И до этого звонка доходили до меня слухи, что некоторые грузинские комбинаторы нашли дорожку к Я. И. Брежневу, однако не придавал значения этим разговорам. Слышал, что он большой поклонник Бахуса, впрочем, я и сам, встречаясь с ним на различных приемах в Москве, видел, что он активно прикладывается к рюмочке. Это уже потом, после Грузии, узнал я, что был он запойным пьяницей, что на своей работе в Минчермете лишь числился, отсутствуя иногда по 2–3 недели, и что на вопрос JI. И. Брежнева: «Где Яков?» — руководители министерства часто ничего не могли ответить. (Кстати, о похождениях Якова Ильича многое известно водителям гаража ЦК КПСС, которым приходилось развозить его по различным адресам даже после кончины венценосного брата. Много толков шло и идет по сей день о шикарной даче, построенной для Я. И. Брежнева в районе Барвихи. Нет ли там «долевого участия» любезно опекаемых им комбинаторов?)

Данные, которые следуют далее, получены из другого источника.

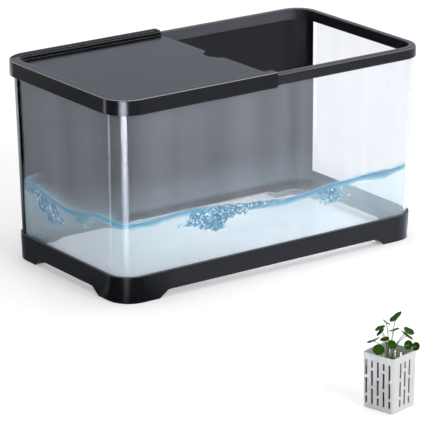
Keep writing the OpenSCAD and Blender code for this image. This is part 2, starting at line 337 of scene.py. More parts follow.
# %% Lamps
def soft_lamp(name, place, size, power):
    """A square area lamp that faces the tank."""
    lamp = bpy.data.objects.new(name, bpy.data.lights.new(name, "AREA"))
    scene.collection.objects.link(lamp)
    lamp.data.size = size
    lamp.data.energy = power
    lamp.location = place
    lamp.rotation_euler = (Vector(place) - tank_mid).to_track_quat("Z", "Y").to_euler()
    return lamp


soft_lamp("lamp front", (0.4, -2.9, 1.7), 1.6, 44)
soft_lamp("lamp above", (0.3, 0.4, 2.6), 2.0, 22)
soft_lamp("lamp right", (2.8, -0.4, 1.4), 1.2, 10)
print("three lamps")

# %% [markdown]
# ## Shapes that run round a rounded outline
# The tank, the film and the water are all rings of one outline: a rectangle with round corners. A loft
# joins ring after ring with quads, so a whole vessel is one list of rings, from the outside up over the
# lip and down the inside. A boolean of boxes would give the same walls, but not the smooth corners.

# %% Rounded outline
CORNER_STEPS = 20
SIDE_STEPS = 36
EDGE_STEPS = 24


def outline(length, width, radius, z):
    """Points of a rounded rectangle round the tank's middle, anticlockwise, starting on the right side."""
    points = []
    half = Vector((length / 2 - radius, width / 2 - radius, 0))
    signs = [(1, 1), (-1, 1), (-1, -1), (1, -1)]
    for k, (sx, sy) in enumerate(signs):
        centre = Vector((sx * half.x, sy * half.y, 0))
        for i in range(CORNER_STEPS + 1):
            a = math.radians(90 * (k + i / CORNER_STEPS))
            points.append(centre + radius * Vector((math.cos(a), math.sin(a), 0)))
        nx, ny = signs[(k + 1) % 4]
        far = Vector((nx * half.x, ny * half.y, 0))
        a = math.radians(90 * (k + 1))
        side = radius * Vector((math.cos(a), math.sin(a), 0))
        steps = SIDE_STEPS if k % 2 == 0 else EDGE_STEPS
        points += [centre.lerp(far, i / steps) + side for i in range(1, steps)]
    return [Vector((p.x + tank_mid.x, p.y + tank_mid.y, z)) for p in points]


print("outline of", len(outline(tank_len, tank_wid, CORNER, 0)), "points")

# %% Pieces from points
def new_piece(name, points, faces, material, smooth_angle=40):
    """A mesh object with that finish, shaded smooth where faces meet at less than smooth_angle."""
    mesh = bpy.data.meshes.new(name)
    mesh.from_pydata([tuple(p) for p in points], [], faces)
    mesh.validate()
    mesh.shade_smooth()
    mesh.set_sharp_from_angle(angle=math.radians(smooth_angle))
    piece = bpy.data.objects.new(name, mesh)
    scene.collection.objects.link(piece)
    mesh.materials.append(material)
    return piece


def mark_points(piece, name, values):
    """Gives every point of a piece three numbers, under a name that its finish reads."""
    attribute = piece.data.attributes.new(name, "FLOAT_VECTOR", "POINT")
    attribute.data.foreach_set("vector", np.array(values, np.float32).ravel())


def bands(rows, count):
    """Quads that join each of the rows of count points to the next, all the way round."""
    faces = []
    for k in range(rows - 1):
        for i in range(count):
            j = (i + 1) % count
            faces.append((k * count + i, k * count + j, (k + 1) * count + j, (k + 1) * count + i))
    return faces


def loft(name, rings, material):
    """A closed piece whose skin runs over all rings, with a flat face at the first and the last."""
    count = len(rings[0])
    points = [p for ring in rings for p in ring]
    faces = bands(len(rings), count)
    faces.append(tuple(reversed(range(count))))
    faces.append(tuple(range((len(rings) - 1) * count, len(rings) * count)))
    piece = new_piece(name, points, faces, material)
    print(name, len(piece.data.polygons), "faces")
    return piece


print("loft ready")

# %% [markdown]
# ## The clear tank
# Clear moulded plastic is glass-like, but it bends and mirrors light a little less. The walls have their
# real thickness, because the bright and dark lines in the corners come from light that runs between the
# two faces. Three things are added to plain glass. A faint haze on the outside, in soft upright streaks,
# greys what stands behind the front. Where the film clings to the rear wall no light is mirrored between
# them, so the film looks deep black there. Shadow rays pass, so light reaches the floor of the tank
# without slow caustics.

# %% Clear plastic
HAZE = 0.18
HAZE_SWING = 0.25
clear, tree, shader = new_material("clear plastic")
shader.inputs["Base Color"].default_value = (0.975, 0.985, 0.99, 1)
shader.inputs["Transmission Weight"].default_value = 1.0
shader.inputs["Metallic"].default_value = 0.0
shader.inputs["IOR"].default_value = 1.25
gloss = use_group(tree, marks, Scale=9.0, Low=0.0, High=0.03)
tree.links.new(gloss.outputs["Roughness"], shader.inputs["Roughness"])
where = add(tree, "ShaderNodeAttribute", attribute_name="face")
side = add(tree, "ShaderNodeSeparateXYZ")
place = add(tree, "ShaderNodeTexCoord")
stretch = add(tree, "ShaderNodeMapping")
stretch.inputs["Scale"].default_value = (30, 30, 1.2)
streaks = add(tree, "ShaderNodeTexNoise", Scale=1.0, Detail=2.0)
strength = add(tree, "ShaderNodeMapRange", From_Min=0.3, From_Max=0.7,
               To_Min=HAZE * (1 - HAZE_SWING), To_Max=HAZE * (1 + HAZE_SWING))
amount = add(tree, "ShaderNodeMath", operation="MULTIPLY")
dust = add(tree, "ShaderNodeBsdfDiffuse", Color=(0.8, 0.85, 0.98, 1))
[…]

Протекционизм, «телефонное право» принимали в Грузии массовый и открытый характер. В ряде партийных организаций шла торговля… партийными билетами, за прием в КПСС разного рода жулики, выдвигавшиеся затем на более высокие должности, давали крупные взятки. Получив сигналы о таких позорных фактах и убедившись в том, что они верны, мы в отсутствие Мжаванадзе, собрали бюро ЦК и строго наказали виновных, исключив кое-кого из партии. Решение, надо признать, было принято с большим скрипом, потому как некоторые члены бюро не желали «выносить сор из избы». Особенно сопротивлялся фаворит Мжаванадзе Чануквадзе, который рьяно защищал своего выдвиженца — тогдашнего первого секретаря Сухумского горкома партии, получившего в конце концов строгий выговор с занесением в учетную карточку за злоупотребления, допущенные при приеме в ряды КПСС.
На моей памяти Мжаванадзе сменил несколько фаворитов, но этот последний оказывал наибольшее влияние на патрона. Коварный и хитрый, льстивый, действовал он зачастую и через домашних Мжаванадзе, особенно через его супругу, связывая «шефа» буквально по рукам и ногам. Когда же Мжаванадзе освободили наконец от занимаемой должности, первым от него отрекся не кто иной, как его могущественный фаворит Чануквадзе, имевший к тому времени большие связи в Москве. Его освободили от поста секретаря ЦК, подвергли острой критике (делегаты абхазской партийной конференции, к примеру, решительно отвергнув кандидатуру Чануквадзе на очередной съезд Компартии Грузии, откровенно сказали о его злоупотреблениях), тем не менее еще десяток лет он «ходил в министрах».